Lo perverso y demencial de lo que está ocurriendo en España, sobre todo en Cataluña y algunos lugares de Andalucía,  es que se está generando desorden con el fin de destruir al estado tal como lo conocemos, incluso por métodos violentos, erosionando la autoridad de los instrumentos de orden público, pretendiendo instaurar una utopía revolucionaria anarco-comunista en su lugar, y todo ello con el consentimiento, en unos casos tácito y en otros explícito, por parte de las autoridades, que se refugian tras una manifestada legitimidad democrática.

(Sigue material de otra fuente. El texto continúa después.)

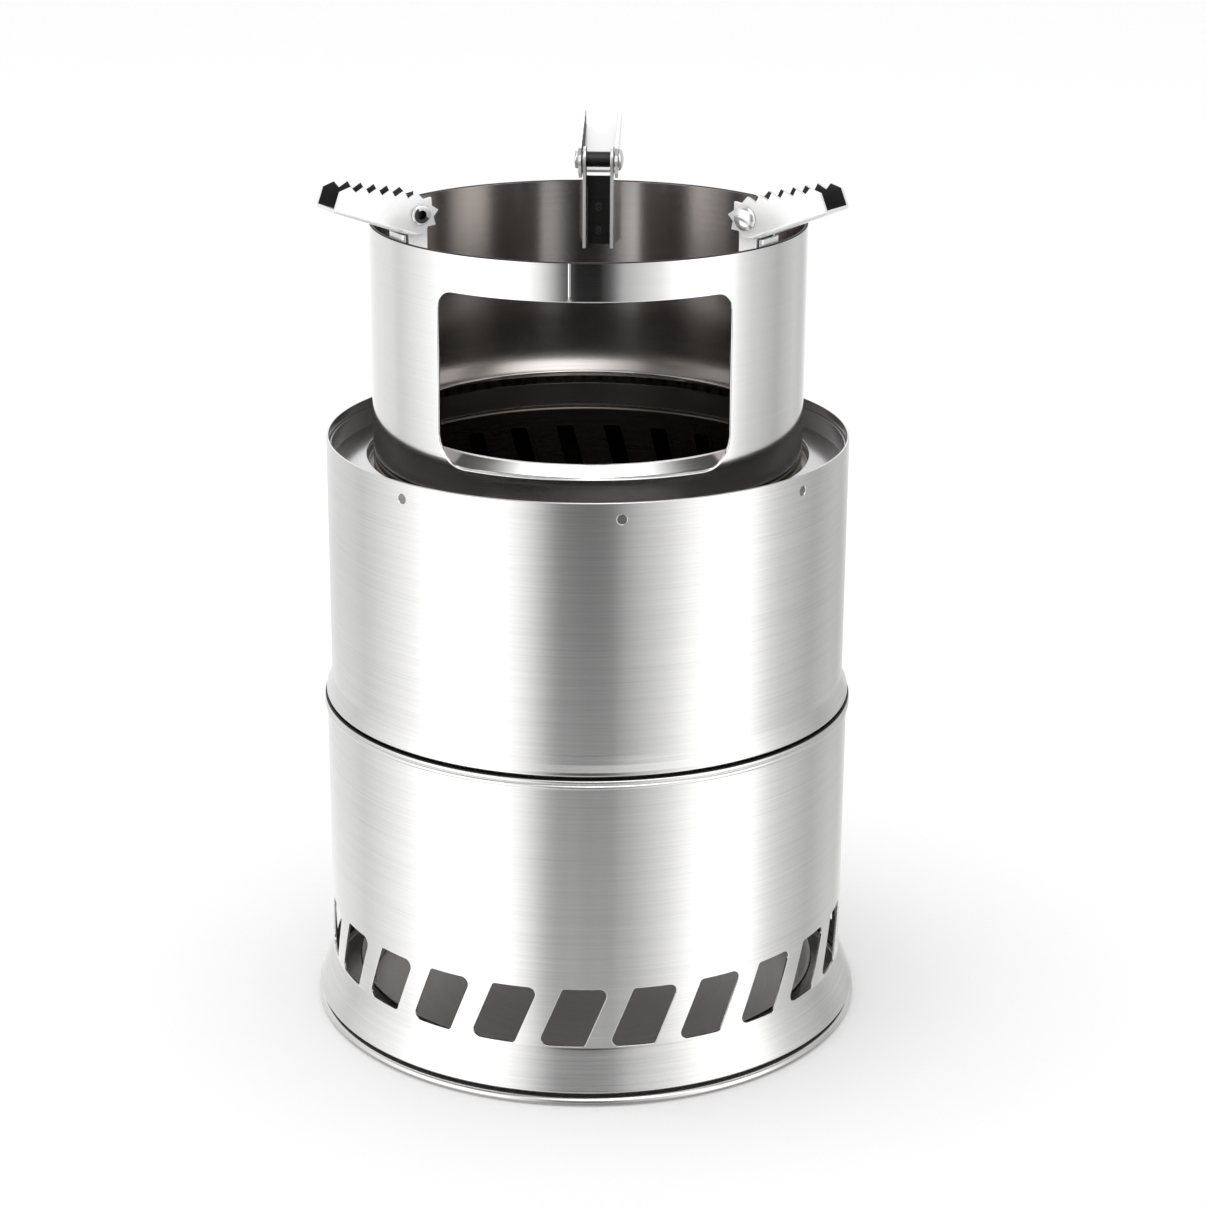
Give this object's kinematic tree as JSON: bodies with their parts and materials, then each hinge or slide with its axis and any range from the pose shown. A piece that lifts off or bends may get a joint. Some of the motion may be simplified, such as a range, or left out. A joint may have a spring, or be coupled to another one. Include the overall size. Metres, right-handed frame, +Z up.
{
  "type": "portable wood-burning camp stove",
  "caption": "Round stacking camp stove of sheet steel with a vented stand, a lift-off burner section, a lift-off ring with a feed window, and folding toothed pot arms.",
  "frame": {"origin": "centre of the base's flat underside, on the ground", "axes": "+Z up along the stove's axis; the feed window faces -Y; +X is to the right when looking at the window"},
  "size_m": [0.135, 0.135, 0.2109],
  "materials": {
    "shell_steel": "fine circumferential brushing",
    "ring_steel": "polished with faint brushing",
    "plate_steel": "bright rolled sheet",
    "pot_steel": "dull rolled sheet",
    "tray_steel": "dull rolled sheet",
    "arm_steel": "bright stamped sheet",
    "rivet_steel": "bright",
    "weld_steel": "dull pressed spot"
  },
  "bodies": {
    "stand": {"base_pan": "shell_steel", "lower_shell": "shell_steel"},
    "ash_tray": {"ash_tray": "tray_steel"},
    "burner": {"upper_shell": "shell_steel", "top_plate": "plate_steel", "fire_pot": "pot_steel", "shell_weld_spots": "weld_steel"},
    "grate": {"fire_grate": "pot_steel"},
    "ring": {"top_ring": "ring_steel", "ring_flange": "plate_steel", "bracket_left": "arm_steel", "bracket_right": "arm_steel", "bracket_back": "arm_steel", "bracket_weld_spots": "weld_steel", "pivot_left": "rivet_steel", "pivot_right": "rivet_steel", "pivot_back": "rivet_steel"},
    "arm_left": {"arm_left": "arm_steel"},
    "arm_right": {"arm_right": "arm_steel"},
    "arm_back": {"arm_back": "arm_steel"}
  },
  "joints": [
    {"name": "burner_lift", "type": "slide", "parent": "stand", "child": "burner", "axis": [0, 0, 1], "range_m": [0, 0.09]},
    {"name": "tray_lift", "type": "slide", "parent": "stand", "child": "ash_tray", "axis": [0, 0, 1], "range_m": [0, 0.07]},
    {"name": "grate_lift", "type": "slide", "parent": "burner", "child": "grate", "axis": [0, 0, 1], "range_m": [0, 0.055]},
    {"name": "ring_lift", "type": "slide", "parent": "burner", "child": "ring", "axis": [0, 0, 1], "range_m": [0, 0.08]},
    {"name": "arm_left_fold", "type": "hinge", "parent": "ring", "child": "arm_left", "pos_m": [-0.04001, -0.0231, 0.2014], "axis": [-0.5, 0.866, 0], "range_deg": [0, 245]},
    {"name": "arm_right_fold", "type": "hinge", "parent": "ring", "child": "arm_right", "pos_m": [0.03761, -0.02683, 0.2014], "axis": [-0.5807, -0.8141, 0], "range_deg": [-3, 242]},
    {"name": "arm_back_fold", "type": "hinge", "parent": "ring", "child": "arm_back", "pos_m": [0.00242, 0.04614, 0.2014], "axis": [0.9986, -0.0523, 0], "range_deg": [-7, 238]}
  ]
}
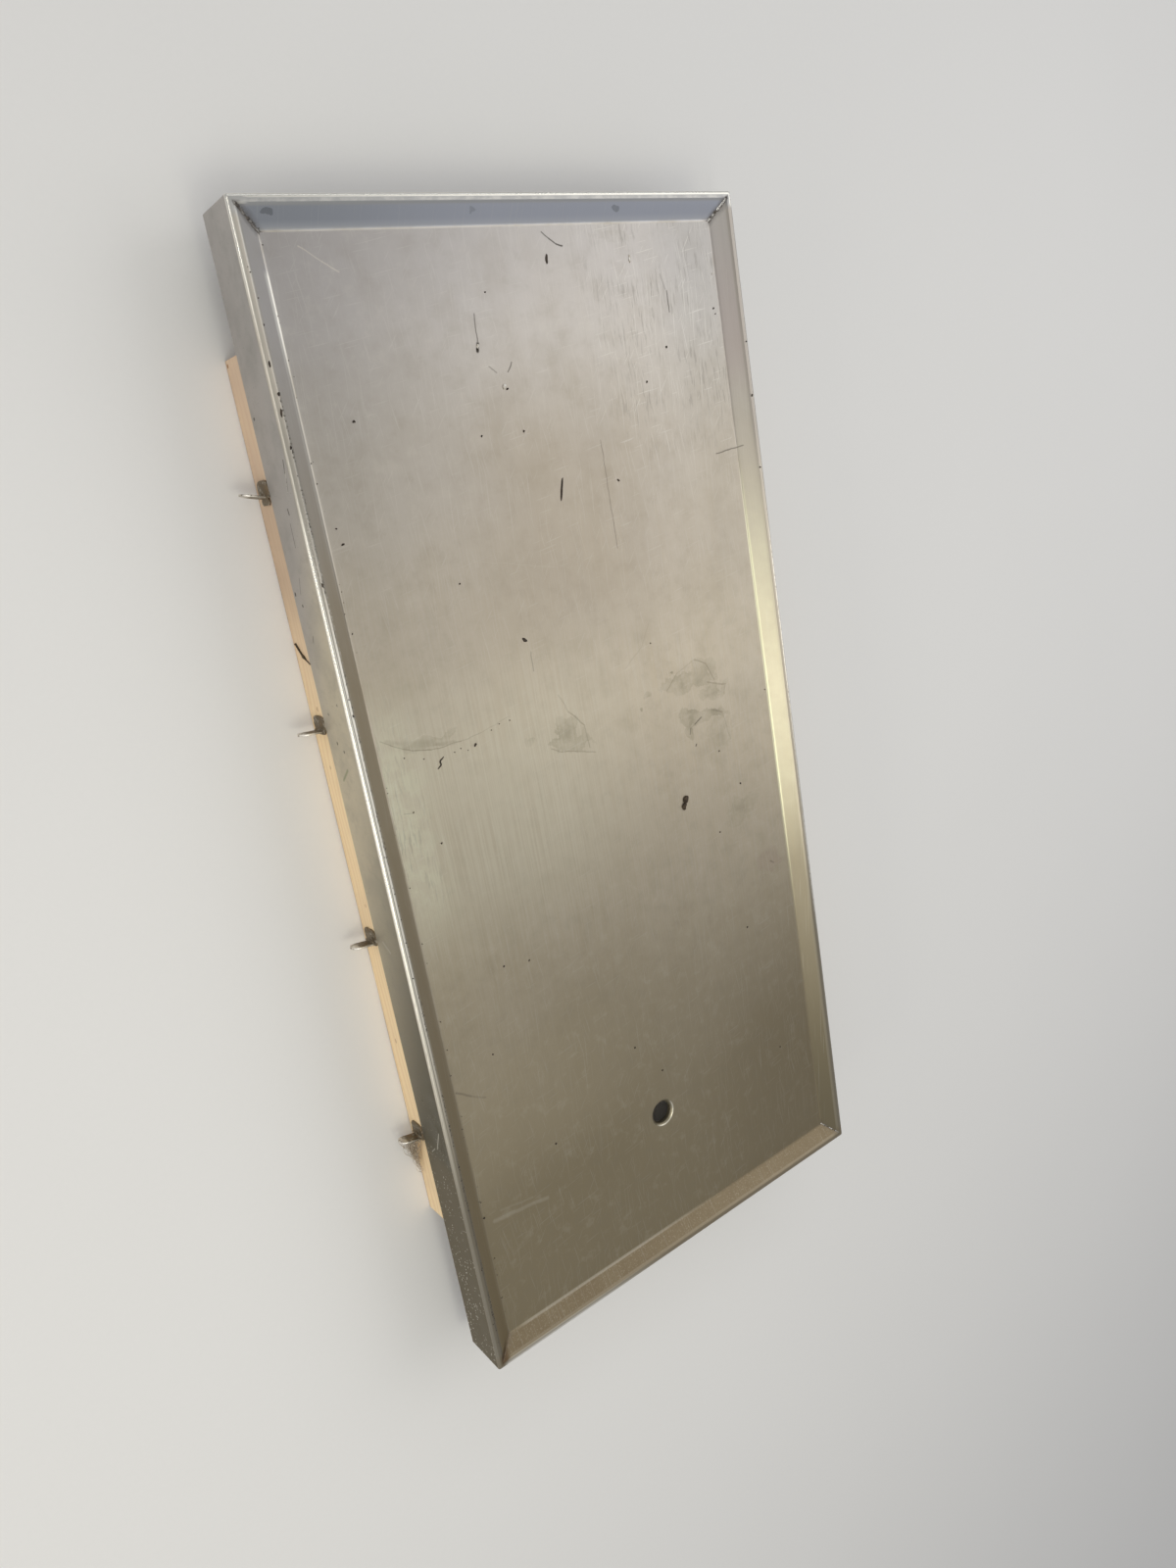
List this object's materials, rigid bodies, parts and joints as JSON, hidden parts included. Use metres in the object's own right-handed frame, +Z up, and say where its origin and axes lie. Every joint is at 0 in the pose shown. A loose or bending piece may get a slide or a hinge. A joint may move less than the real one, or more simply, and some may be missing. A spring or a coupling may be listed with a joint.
{
  "type": "stainless steel tray worktop",
  "caption": "Shallow folded steel tray with sloped sides, a flat rim, deep aprons and a drain hole, carried on timber battens with bent steel lugs.",
  "frame": {"origin": "on the floor, under the middle of the tray's width and length", "axes": "+X across the tray's width, +Y along its length away from the drain hole, +Z up out of the pan"},
  "size_m": [0.7602, 1.472, 0.1165],
  "materials": {
    "stainless_sheet": "brushed along its length, worn and dusty",
    "pine": "sawn pine, unfinished",
    "dark_steel": "dull, oxidised and dusty"
  },
  "bodies": {
    "root": {"steel_tray": "stainless_sheet", "left_batten": "pine", "right_batten": "pine", "left_lug_1": "dark_steel", "left_lug_2": "dark_steel", "left_lug_3": "dark_steel", "left_lug_4": "dark_steel", "right_lug_1": "dark_steel", "right_lug_2": "dark_steel", "right_lug_3": "dark_steel", "right_lug_4": "dark_steel"}
  },
  "joints": []
}
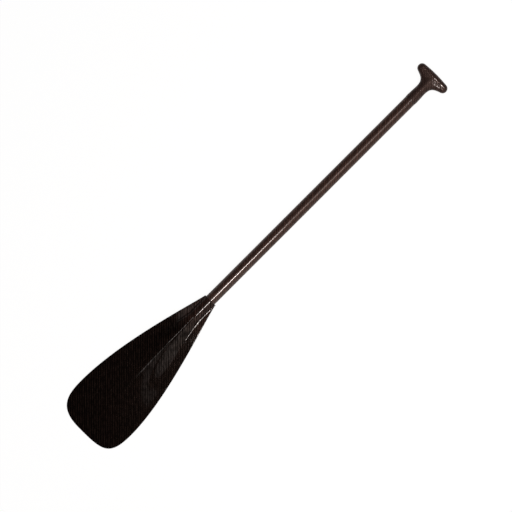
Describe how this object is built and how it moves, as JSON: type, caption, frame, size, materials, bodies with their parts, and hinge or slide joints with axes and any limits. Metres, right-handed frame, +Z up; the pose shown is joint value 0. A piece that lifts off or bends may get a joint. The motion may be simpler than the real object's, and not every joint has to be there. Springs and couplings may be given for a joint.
{
  "type": "canoe paddle",
  "caption": "Carbon canoe paddle with a round braided shaft, a spooned blade with a socket and spine on its back, and a T-grip.",
  "frame": {"origin": "on the floor, on the shaft's line, halfway along the paddle, with the paddle lying on its power face", "axes": "+X along the shaft towards the grip, +Y to the left with the grip up and the back in view, +Z up out of the blade's back"},
  "size_m": [1.3971, 0.2056, 0.0362],
  "materials": {
    "carbon_braid": "gloss",
    "carbon_twill": "gloss",
    "carbon_strip": "satin",
    "foam": "matte",
    "bonding_paste": "matte",
    "edge_resin": "satin",
    "moulded_plastic": "satin"
  },
  "bodies": {
    "root": {"shaft_tube": "carbon_braid", "shaft_end_plug": "foam", "blade_skin_back": "carbon_twill", "blade_skin_power": "carbon_twill", "blade_spar": "foam", "spine_cap_back": "carbon_strip", "spine_cap_power": "carbon_strip", "blade_core_left": "foam", "blade_core_right": "foam", "throat_filler_left": "bonding_paste", "throat_filler_right": "bonding_paste", "edge_band": "edge_resin", "grip_shell_back": "carbon_braid", "grip_shell_power": "carbon_braid", "grip_tenon": "moulded_plastic", "grip_core": "foam"}
  },
  "joints": []
}
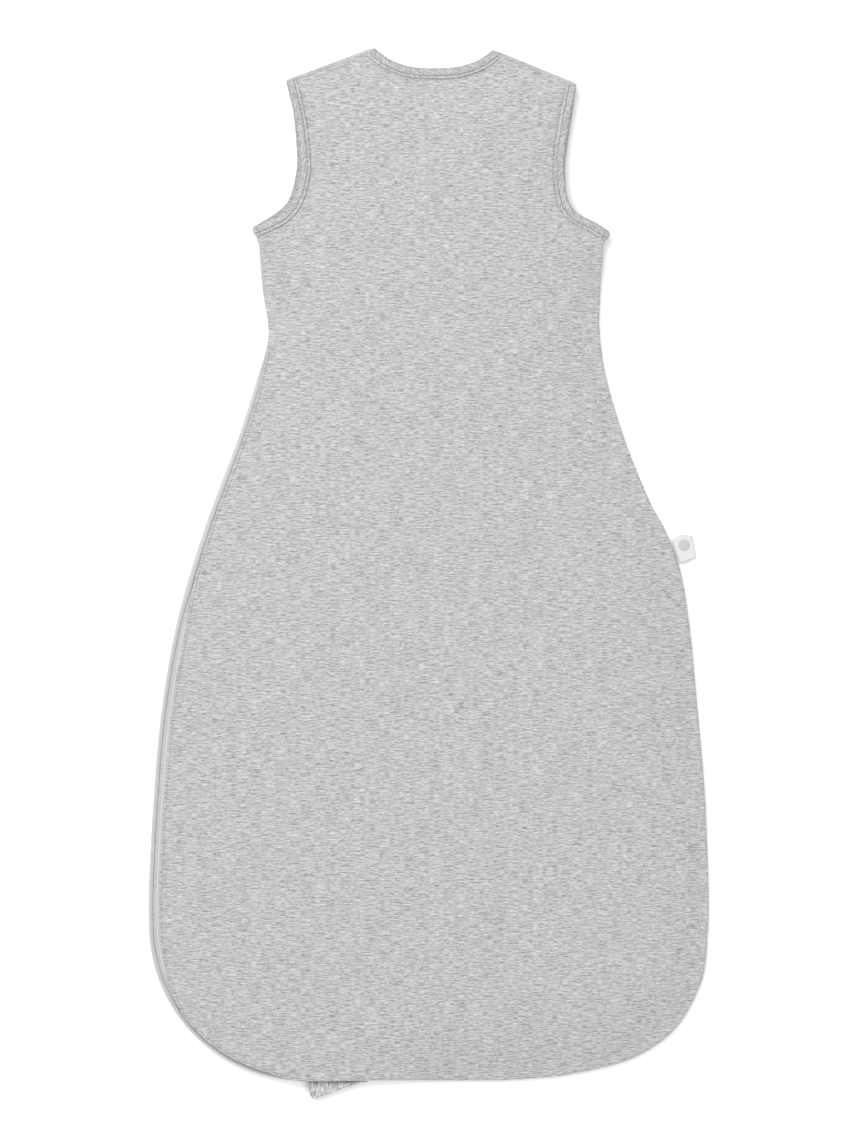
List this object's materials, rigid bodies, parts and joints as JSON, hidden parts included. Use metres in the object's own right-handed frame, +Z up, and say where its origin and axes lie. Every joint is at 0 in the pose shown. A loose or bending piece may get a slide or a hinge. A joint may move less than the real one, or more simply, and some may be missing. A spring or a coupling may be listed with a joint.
{
  "type": "baby sleeping bag",
  "caption": "Sleeveless quilted baby sleeping bag in grey marl jersey, lying face down, with a zip down one side and round the hem.",
  "frame": {"origin": "centre of the underside of the bag's box, on the surface that it lies on", "axes": "+X to the side away from the zip, +Y from hem to shoulders, +Z up, out of the back panel"},
  "size_m": [0.4882, 0.9164, 0.02],
  "materials": {
    "marl_jersey": "light grey marl jersey with fine crosswise streaks",
    "binding_jersey": "the same jersey folded over the edge",
    "rib_knit": "grey marl rib knit",
    "lining_cotton": "plain white cotton",
    "wadding": "soft white polyester filling",
    "zip_tape": "woven grey tape",
    "zip_coil": "grey nylon coil",
    "slider_metal": "satin grey lacquer",
    "label_satin": "white woven satin",
    "popper_plastic": "grey moulded plastic"
  },
  "bodies": {
    "bag": {"front_outer": "marl_jersey", "back_outer": "marl_jersey", "front_lining": "lining_cotton", "back_lining": "lining_cotton", "front_wadding": "wadding", "back_wadding": "wadding", "neck_binding_back": "binding_jersey", "neck_binding_front": "binding_jersey", "armhole_binding_left_back": "binding_jersey", "armhole_binding_left_front": "binding_jersey", "armhole_binding_right_back": "binding_jersey", "armhole_binding_right_front": "binding_jersey", "zip_tape_front": "zip_tape", "zip_tape_back_end": "zip_tape", "zip_coil_front": "zip_coil", "zip_coil_back_end": "zip_coil", "zip_top_stop": "slider_metal", "zip_bottom_stop": "slider_metal", "front_left_popper_stud": "popper_plastic", "front_left_popper_post": "popper_plastic", "front_right_popper_stud": "popper_plastic", "front_right_popper_post": "popper_plastic"},
    "flap": {"back_outer_flap": "marl_jersey", "back_wadding_flap": "wadding", "back_lining_flap": "lining_cotton", "zip_tape_back_flap": "zip_tape", "zip_coil_back_flap": "zip_coil"},
    "slider": {"slider_body": "slider_metal"},
    "pull": {"pull_tab": "slider_metal"},
    "garage": {"zip_garage": "rib_knit"},
    "label": {"side_label": "label_satin"},
    "strap_left": {"strap_left_outer": "marl_jersey", "strap_left_lining": "lining_cotton", "strap_left_binding": "binding_jersey", "strap_left_popper_cap": "popper_plastic", "strap_left_popper_socket": "popper_plastic"},
    "strap_right": {"strap_right_outer": "marl_jersey", "strap_right_lining": "lining_cotton", "strap_right_binding": "binding_jersey", "strap_right_popper_cap": "popper_plastic", "strap_right_popper_socket": "popper_plastic"}
  },
  "joints": [
    {"name": "flap_open", "type": "hinge", "parent": "bag", "child": "flap", "pos_m": [-0.11186, -0.44844, 0.0162], "axis": [-0.0277, 0.9996, -0.0097], "range_deg": [0, 150]},
    {"name": "slider_travel", "type": "hinge", "parent": "bag", "child": "slider", "pos_m": [-0.10786, -0.30644, 0.008], "axis": [0, 0, -1], "range_deg": [0, 92]},
    {"name": "pull_swing", "type": "hinge", "parent": "slider", "child": "pull", "pos_m": [-0.09634, -0.43814, 0.0111], "axis": [0, 0, 1], "range_deg": [-20, 20]},
    {"name": "garage_fold", "type": "hinge", "parent": "bag", "child": "garage", "pos_m": [-0.07986, -0.44284, 0.0074], "axis": [-1, 0, 0], "range_deg": [0, 85]},
    {"name": "label_fold", "type": "hinge", "parent": "bag", "child": "label", "pos_m": [0.21504, 0.01906, 0.0036], "axis": [0.3281, -0.9446, 0], "range_deg": [0, 80]},
    {"name": "strap_left_unfold", "type": "hinge", "parent": "bag", "child": "strap_left", "pos_m": [-0.08636, 0.44356, 0.008], "axis": [0.9368, 0.3498, 0], "range_deg": [0, 180]},
    {"name": "strap_right_unfold", "type": "hinge", "parent": "bag", "child": "strap_right", "pos_m": [0.09264, 0.44106, 0.008], "axis": [0.9258, -0.3781, 0], "range_deg": [0, 180]}
  ]
}
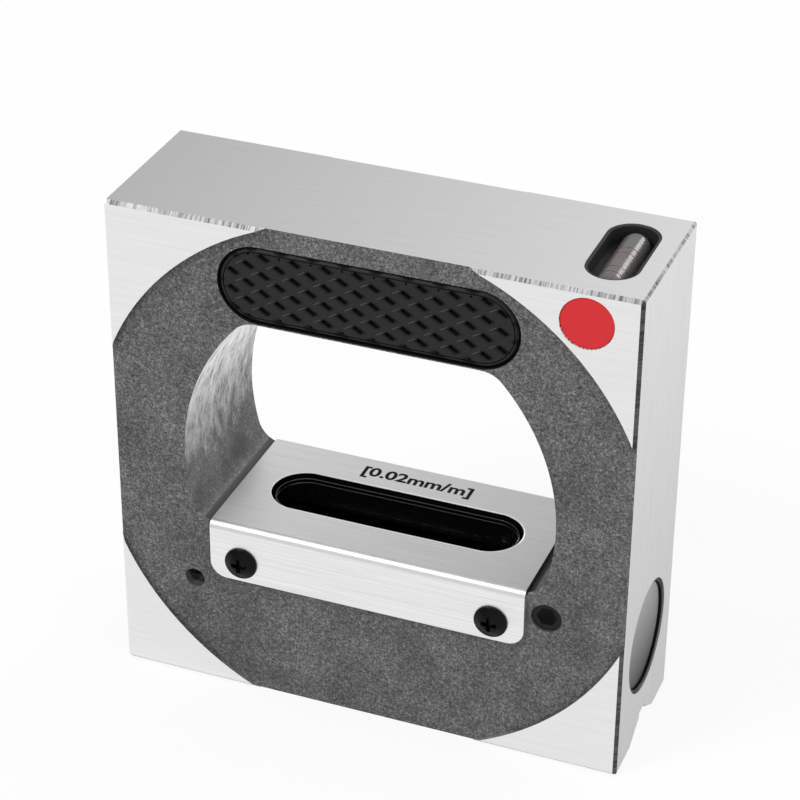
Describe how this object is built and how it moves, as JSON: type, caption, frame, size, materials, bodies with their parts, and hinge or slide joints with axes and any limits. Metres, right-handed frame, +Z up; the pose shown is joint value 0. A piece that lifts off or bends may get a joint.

Ninguna sociedad, a la larga, puede soportar un desorden  de esas características, sobre todo si se perpetúa o generaliza: no se puede permitir que un grupo monopolice e imposibilite el ejercicio pacífico de nuestros derechos, que invada nuestras vidas con su violencia o interferencias ideológicas, por muy numeroso que sea,  tarde o temprano, surgirá una contramarea impuesta, con el beneplácito de una mayoría real de la población, que  suele ir al extremo contrario: es decir represión sin paliativos y   pérdida de libertades colectivas a cambio de tranquilidad y seguridad.

Si se quiere libertad, hay que respetar las leyes y las normas, y la autoridad debe ejercer su poder para reprimir y castigar sin complejos tales conductas.  Si se abstiene por simpatía, por complejos o por miedo, acabará siendo desplazada por alguien que no tendrá inconveniente en utilizar el poder que le confiere el estado y la ciudadanía, harta de tanto desorden, y entonces, desgraciadamente, tendremos que arrepentirnos por no haber exigido que el estado hubiera actuado a tiempo.